To do ▸
Print all of the data exactly.

++++ Provided data

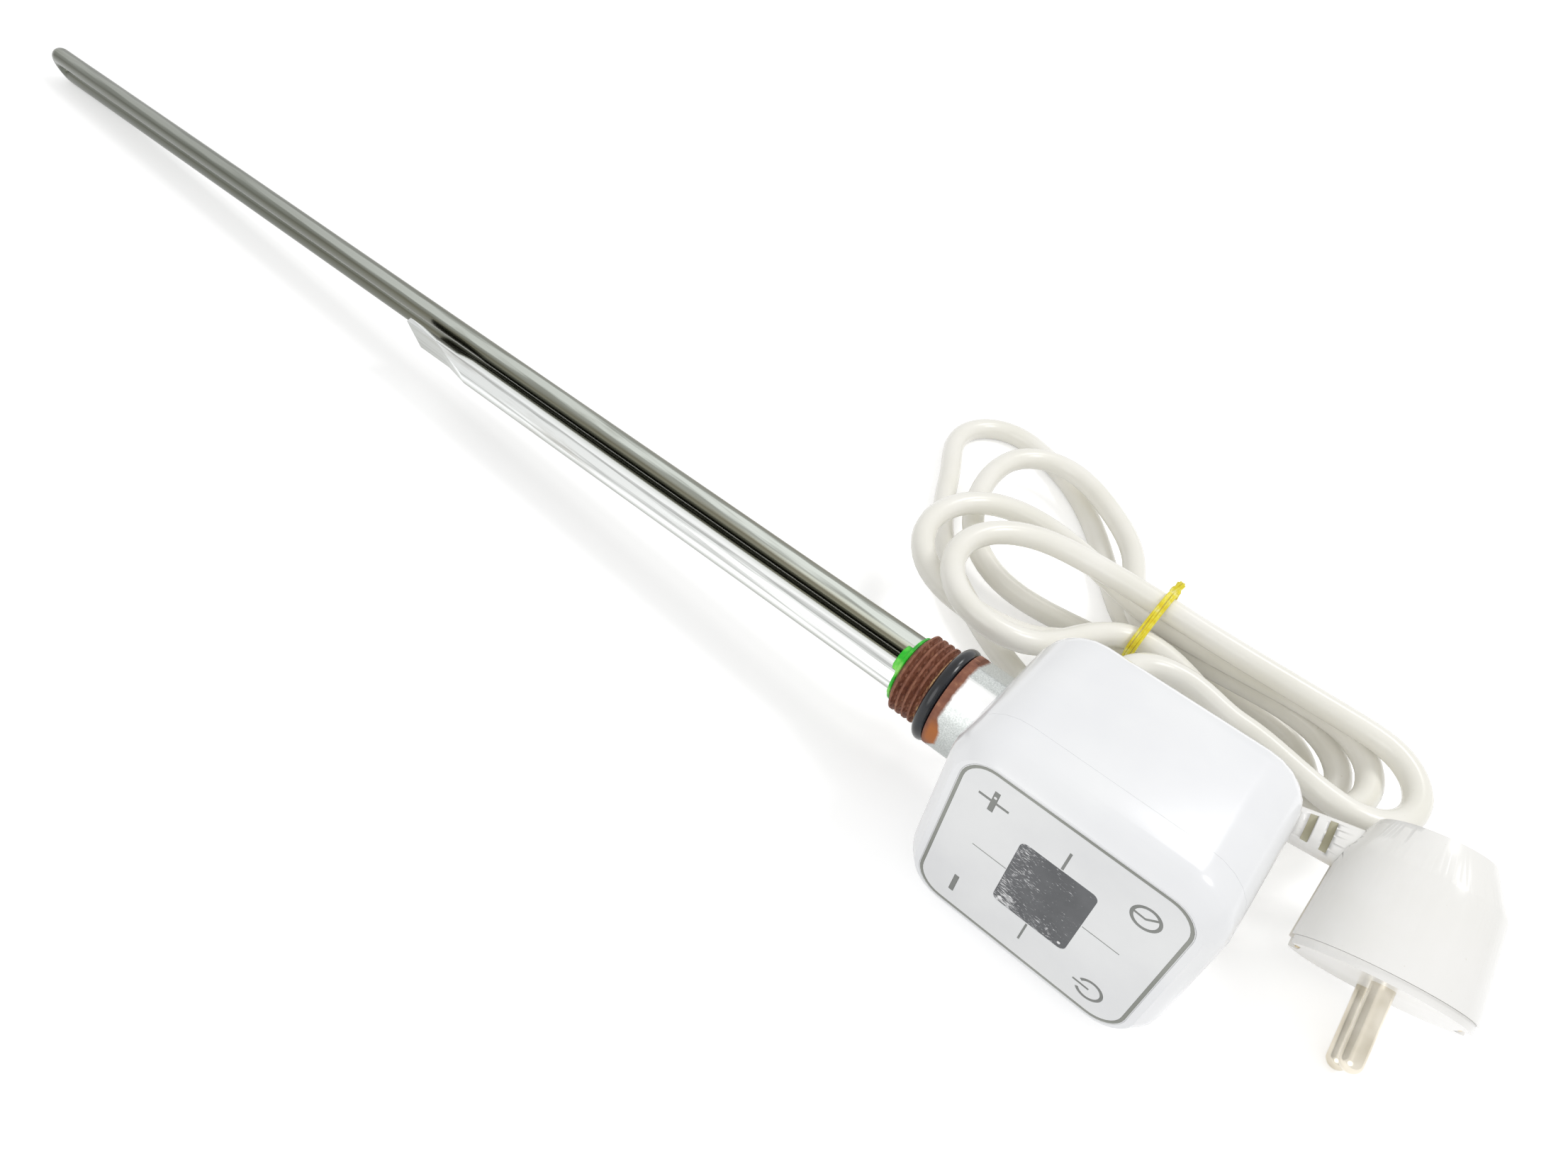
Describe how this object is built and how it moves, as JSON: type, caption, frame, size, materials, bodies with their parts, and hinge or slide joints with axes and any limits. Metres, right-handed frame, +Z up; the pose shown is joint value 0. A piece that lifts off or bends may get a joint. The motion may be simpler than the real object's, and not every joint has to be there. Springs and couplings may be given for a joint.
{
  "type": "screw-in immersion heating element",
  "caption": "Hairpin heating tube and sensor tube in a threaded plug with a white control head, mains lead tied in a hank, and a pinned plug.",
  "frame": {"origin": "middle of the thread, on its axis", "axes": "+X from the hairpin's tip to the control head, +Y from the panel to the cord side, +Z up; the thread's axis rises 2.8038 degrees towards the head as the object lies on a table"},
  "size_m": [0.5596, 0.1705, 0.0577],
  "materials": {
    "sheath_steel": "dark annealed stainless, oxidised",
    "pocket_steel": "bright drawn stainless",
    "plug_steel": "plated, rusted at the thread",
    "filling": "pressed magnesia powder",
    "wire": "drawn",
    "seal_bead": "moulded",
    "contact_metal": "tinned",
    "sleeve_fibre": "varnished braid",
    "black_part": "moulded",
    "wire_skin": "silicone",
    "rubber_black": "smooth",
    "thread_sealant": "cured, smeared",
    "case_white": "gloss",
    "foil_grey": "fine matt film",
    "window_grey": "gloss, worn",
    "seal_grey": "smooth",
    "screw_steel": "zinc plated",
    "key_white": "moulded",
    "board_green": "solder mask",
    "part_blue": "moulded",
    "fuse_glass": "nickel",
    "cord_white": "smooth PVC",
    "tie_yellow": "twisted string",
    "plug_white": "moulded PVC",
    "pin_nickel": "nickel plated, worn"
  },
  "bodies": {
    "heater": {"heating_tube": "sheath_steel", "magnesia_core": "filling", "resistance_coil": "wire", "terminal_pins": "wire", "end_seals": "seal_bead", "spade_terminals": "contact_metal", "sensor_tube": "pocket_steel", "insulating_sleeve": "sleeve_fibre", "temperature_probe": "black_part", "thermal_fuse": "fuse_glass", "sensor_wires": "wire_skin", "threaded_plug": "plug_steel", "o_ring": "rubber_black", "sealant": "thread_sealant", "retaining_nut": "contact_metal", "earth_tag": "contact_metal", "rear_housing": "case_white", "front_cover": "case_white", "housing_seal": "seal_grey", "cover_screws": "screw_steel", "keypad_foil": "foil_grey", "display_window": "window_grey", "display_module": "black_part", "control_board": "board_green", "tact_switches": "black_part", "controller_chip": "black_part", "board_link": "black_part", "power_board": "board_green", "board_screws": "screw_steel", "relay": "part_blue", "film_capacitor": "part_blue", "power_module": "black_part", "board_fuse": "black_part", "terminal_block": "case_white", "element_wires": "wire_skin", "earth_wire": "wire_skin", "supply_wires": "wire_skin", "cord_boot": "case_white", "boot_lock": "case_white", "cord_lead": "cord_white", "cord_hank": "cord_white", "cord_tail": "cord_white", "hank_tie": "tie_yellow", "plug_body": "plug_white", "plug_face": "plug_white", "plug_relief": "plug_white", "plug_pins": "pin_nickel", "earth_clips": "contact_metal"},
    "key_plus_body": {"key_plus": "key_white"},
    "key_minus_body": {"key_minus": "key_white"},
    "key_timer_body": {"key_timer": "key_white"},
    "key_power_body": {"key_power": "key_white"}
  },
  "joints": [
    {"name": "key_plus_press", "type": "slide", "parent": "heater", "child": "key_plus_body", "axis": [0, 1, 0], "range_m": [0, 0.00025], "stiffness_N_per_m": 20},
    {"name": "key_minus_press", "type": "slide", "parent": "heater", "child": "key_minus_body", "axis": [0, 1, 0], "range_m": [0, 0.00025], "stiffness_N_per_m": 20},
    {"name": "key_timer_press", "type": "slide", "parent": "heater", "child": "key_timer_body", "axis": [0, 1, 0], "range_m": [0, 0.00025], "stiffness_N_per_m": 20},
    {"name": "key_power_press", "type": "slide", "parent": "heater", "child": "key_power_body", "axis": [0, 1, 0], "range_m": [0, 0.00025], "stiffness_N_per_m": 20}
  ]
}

++++++++

Reply to the exercise ▸
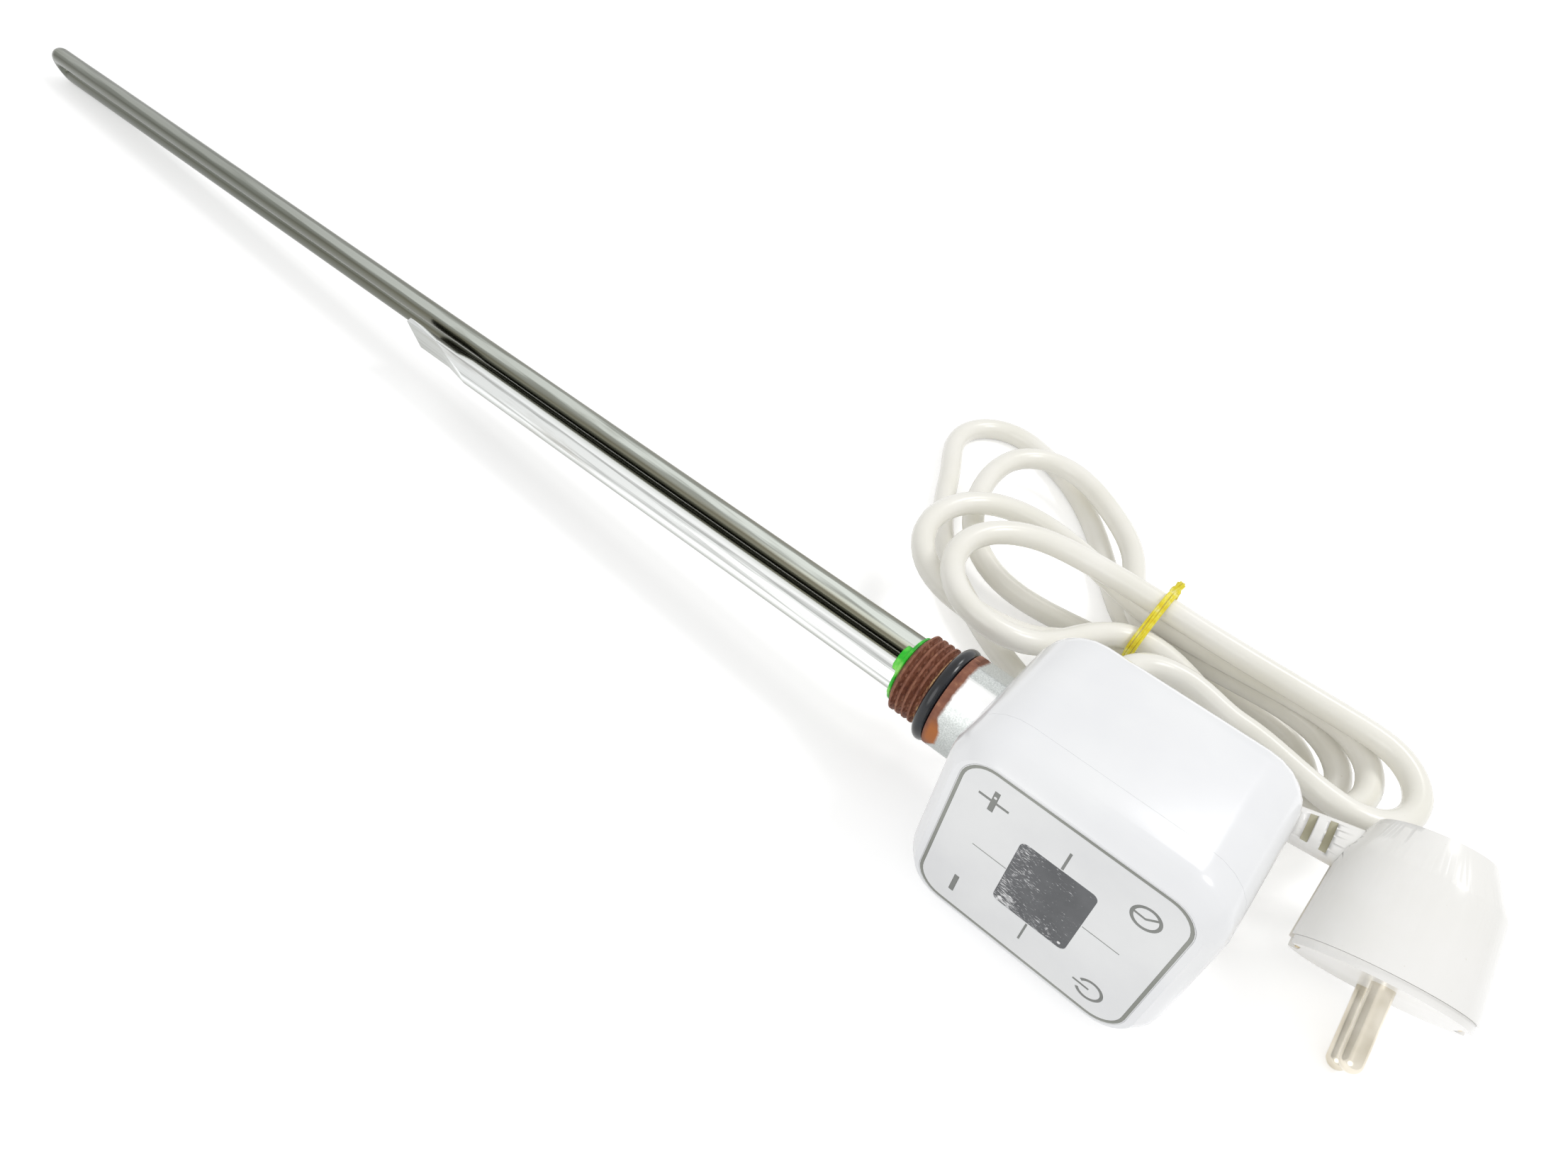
Describe how this object is built and how it moves, as JSON: type, caption, frame, size, materials, bodies with their parts, and hinge or slide joints with axes and any limits. Metres, right-handed frame, +Z up; the pose shown is joint value 0. A piece that lifts off or bends may get a joint. The motion may be simpler than the real object's, and not every joint has to be there. Springs and couplings may be given for a joint.
{
  "type": "screw-in immersion heating element",
  "caption": "Hairpin heating tube and sensor tube in a threaded plug with a white control head, mains lead tied in a hank, and a pinned plug.",
  "frame": {"origin": "middle of the thread, on its axis", "axes": "+X from the hairpin's tip to the control head, +Y from the panel to the cord side, +Z up; the thread's axis rises 2.8038 degrees towards the head as the object lies on a table"},
  "size_m": [0.5596, 0.1705, 0.0577],
  "materials": {
    "sheath_steel": "dark annealed stainless, oxidised",
    "pocket_steel": "bright drawn stainless",
    "plug_steel": "plated, rusted at the thread",
    "filling": "pressed magnesia powder",
    "wire": "drawn",
    "seal_bead": "moulded",
    "contact_metal": "tinned",
    "sleeve_fibre": "varnished braid",
    "black_part": "moulded",
    "wire_skin": "silicone",
    "rubber_black": "smooth",
    "thread_sealant": "cured, smeared",
    "case_white": "gloss",
    "foil_grey": "fine matt film",
    "window_grey": "gloss, worn",
    "seal_grey": "smooth",
    "screw_steel": "zinc plated",
    "key_white": "moulded",
    "board_green": "solder mask",
    "part_blue": "moulded",
    "fuse_glass": "nickel",
    "cord_white": "smooth PVC",
    "tie_yellow": "twisted string",
    "plug_white": "moulded PVC",
    "pin_nickel": "nickel plated, worn"
  },
  "bodies": {
    "heater": {"heating_tube": "sheath_steel", "magnesia_core": "filling", "resistance_coil": "wire", "terminal_pins": "wire", "end_seals": "seal_bead", "spade_terminals": "contact_metal", "sensor_tube": "pocket_steel", "insulating_sleeve": "sleeve_fibre", "temperature_probe": "black_part", "thermal_fuse": "fuse_glass", "sensor_wires": "wire_skin", "threaded_plug": "plug_steel", "o_ring": "rubber_black", "sealant": "thread_sealant", "retaining_nut": "contact_metal", "earth_tag": "contact_metal", "rear_housing": "case_white", "front_cover": "case_white", "housing_seal": "seal_grey", "cover_screws": "screw_steel", "keypad_foil": "foil_grey", "display_window": "window_grey", "display_module": "black_part", "control_board": "board_green", "tact_switches": "black_part", "controller_chip": "black_part", "board_link": "black_part", "power_board": "board_green", "board_screws": "screw_steel", "relay": "part_blue", "film_capacitor": "part_blue", "power_module": "black_part", "board_fuse": "black_part", "terminal_block": "case_white", "element_wires": "wire_skin", "earth_wire": "wire_skin", "supply_wires": "wire_skin", "cord_boot": "case_white", "boot_lock": "case_white", "cord_lead": "cord_white", "cord_hank": "cord_white", "cord_tail": "cord_white", "hank_tie": "tie_yellow", "plug_body": "plug_white", "plug_face": "plug_white", "plug_relief": "plug_white", "plug_pins": "pin_nickel", "earth_clips": "contact_metal"},
    "key_plus_body": {"key_plus": "key_white"},
    "key_minus_body": {"key_minus": "key_white"},
    "key_timer_body": {"key_timer": "key_white"},
    "key_power_body": {"key_power": "key_white"}
  },
  "joints": [
    {"name": "key_plus_press", "type": "slide", "parent": "heater", "child": "key_plus_body", "axis": [0, 1, 0], "range_m": [0, 0.00025], "stiffness_N_per_m": 20},
    {"name": "key_minus_press", "type": "slide", "parent": "heater", "child": "key_minus_body", "axis": [0, 1, 0], "range_m": [0, 0.00025], "stiffness_N_per_m": 20},
    {"name": "key_timer_press", "type": "slide", "parent": "heater", "child": "key_timer_body", "axis": [0, 1, 0], "range_m": [0, 0.00025], "stiffness_N_per_m": 20},
    {"name": "key_power_press", "type": "slide", "parent": "heater", "child": "key_power_body", "axis": [0, 1, 0], "range_m": [0, 0.00025], "stiffness_N_per_m": 20}
  ]
}